A young Jewish man was assaulted in Hamburg on Sunday afternoon in what politicians have condemned as a “disgusting” anti-Semitic attack.
The young man was about to enter the Hohe Weide synagogue in Hamburg, when he was attacked by a man in camouflage gear. The victim was struck in the head by the attacker with a spade but managed to escape further injury, as reported by The Guardian.
Police stated that they believed the attack to be motivated by anti-Semitism. Police found a piece of paper with a hand drawn swastika in the attacker’s pocket. When combined with the identity of the victims religion--being fully visible with the man who was wearing a kippah, police had good reason to suspect that the attack had all the components of a hate crime. The attacker, a 29-year-old man of Kazakh descent had given off an “extremely confused impression” during his arrest, claiming that spirits had urged him to carry out the violent attack.
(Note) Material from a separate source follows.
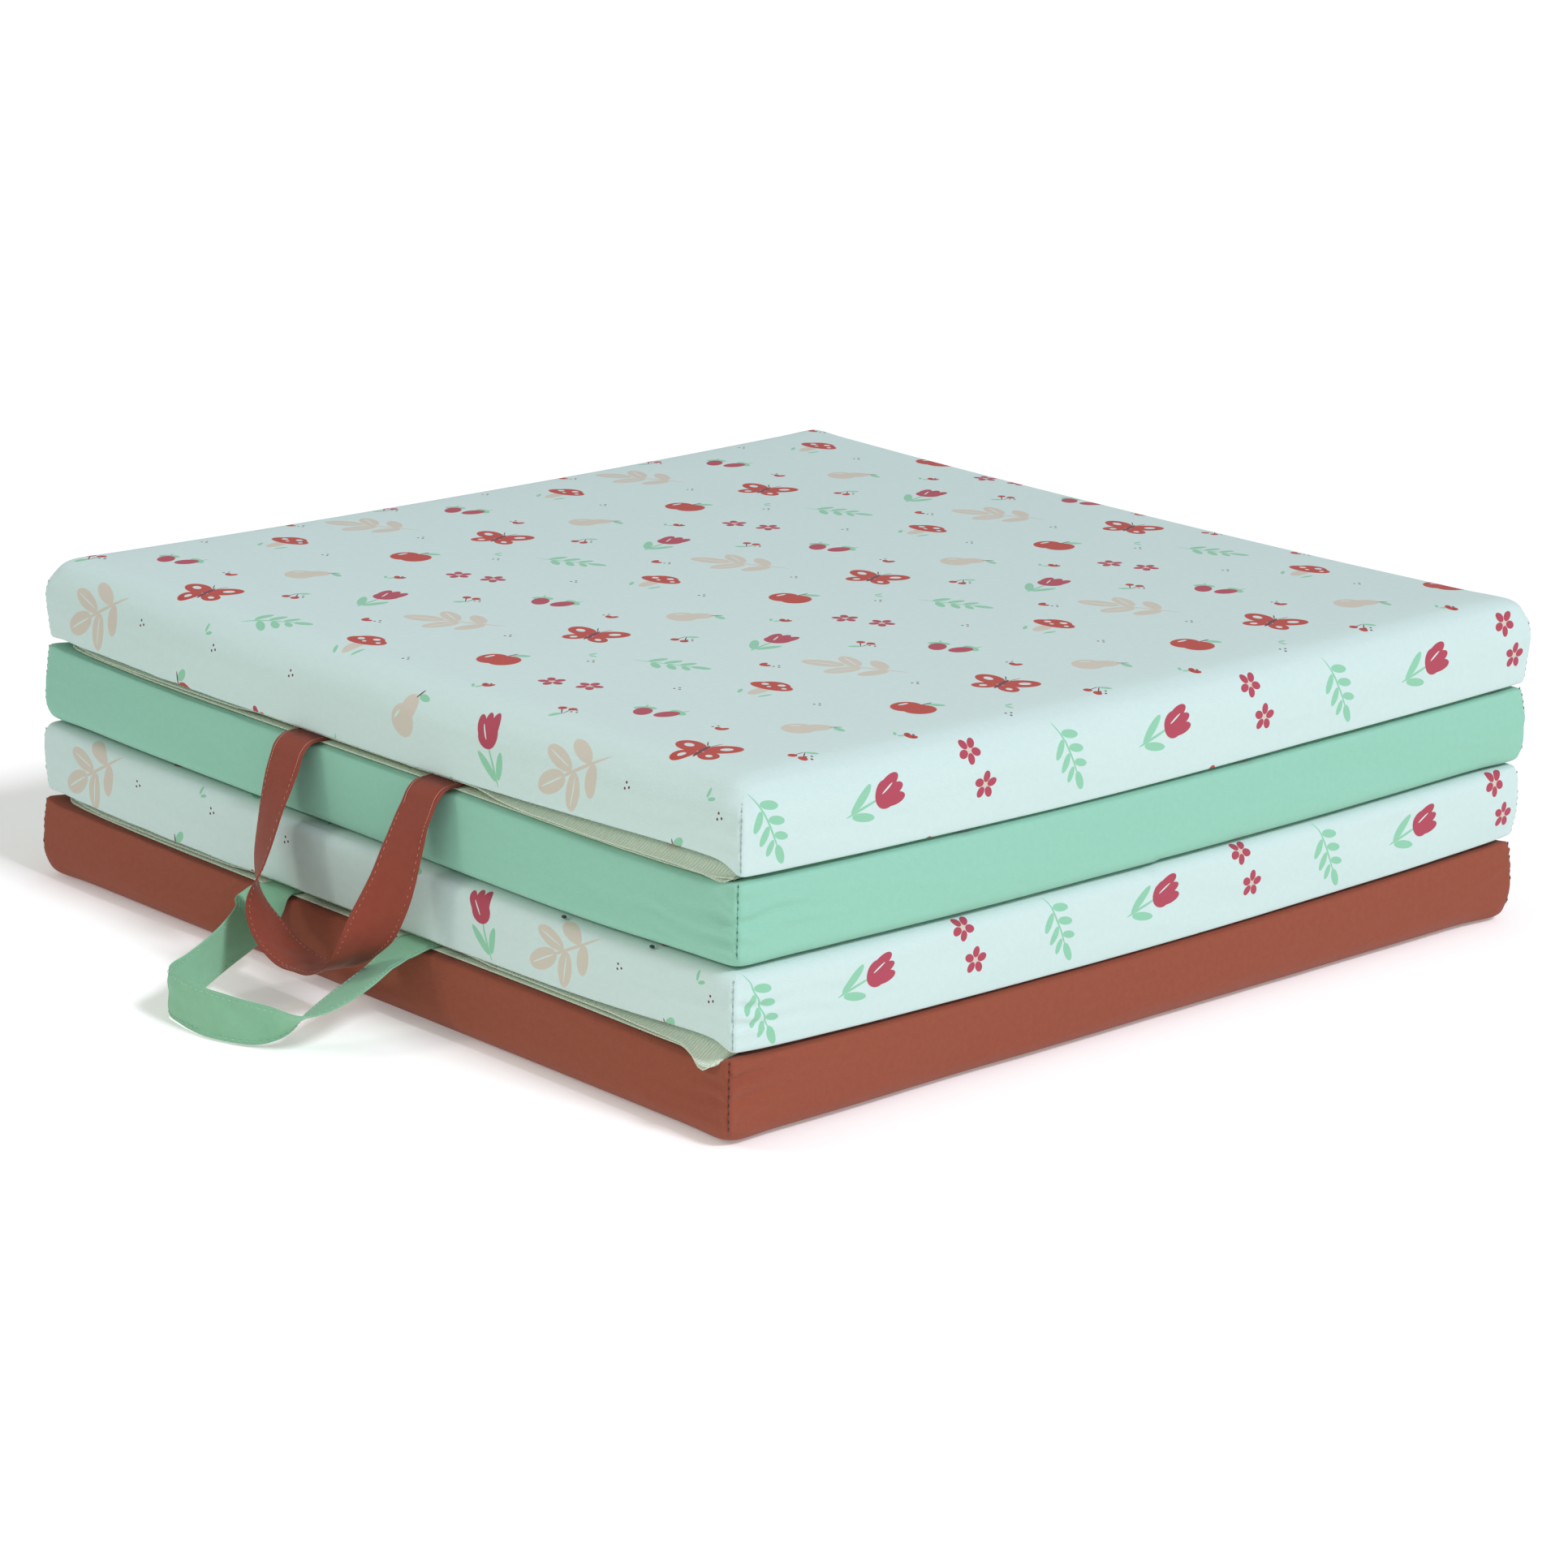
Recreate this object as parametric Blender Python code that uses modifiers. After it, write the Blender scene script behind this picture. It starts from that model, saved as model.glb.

Police stated that the man had not been known to them previously. The attack came as worshippers inside the synagogue were celebrating the Jewish Holiday of Sukkot, one year after the shooting deaths of two Jewish individuals in the eastern city of Halle by a far-right gunman.
The president of the World Jewish Congress, Ronald S. Lauder, stated that while police had arrived quickly on the scene, the security was “not enough” to prevent the attack. The Hohe Weide synagogue was protected by armed police guards on Sunday.
Lauder stated: “We must ask ourselves, and German local and national authorities must address the question – why does this keep happening? Why is anti-Semitism thriving, and why does anyone believe there is room for such hate?” The “long-term viability of Jewish life in Germany”, he continued, relies on educating the public against anti-Semitic hatred.
The German foreign minister, Heiko Maas, slammed the attack on social media: “This is not a one-off, this is disgusting anti-Semitism that we must all oppose.”
Hamburg’s mayor, Peter Tschentscher, wished the victim a speedy recovery, going on to state that “Hamburg stands firmly on the side of its Jewish citizens.”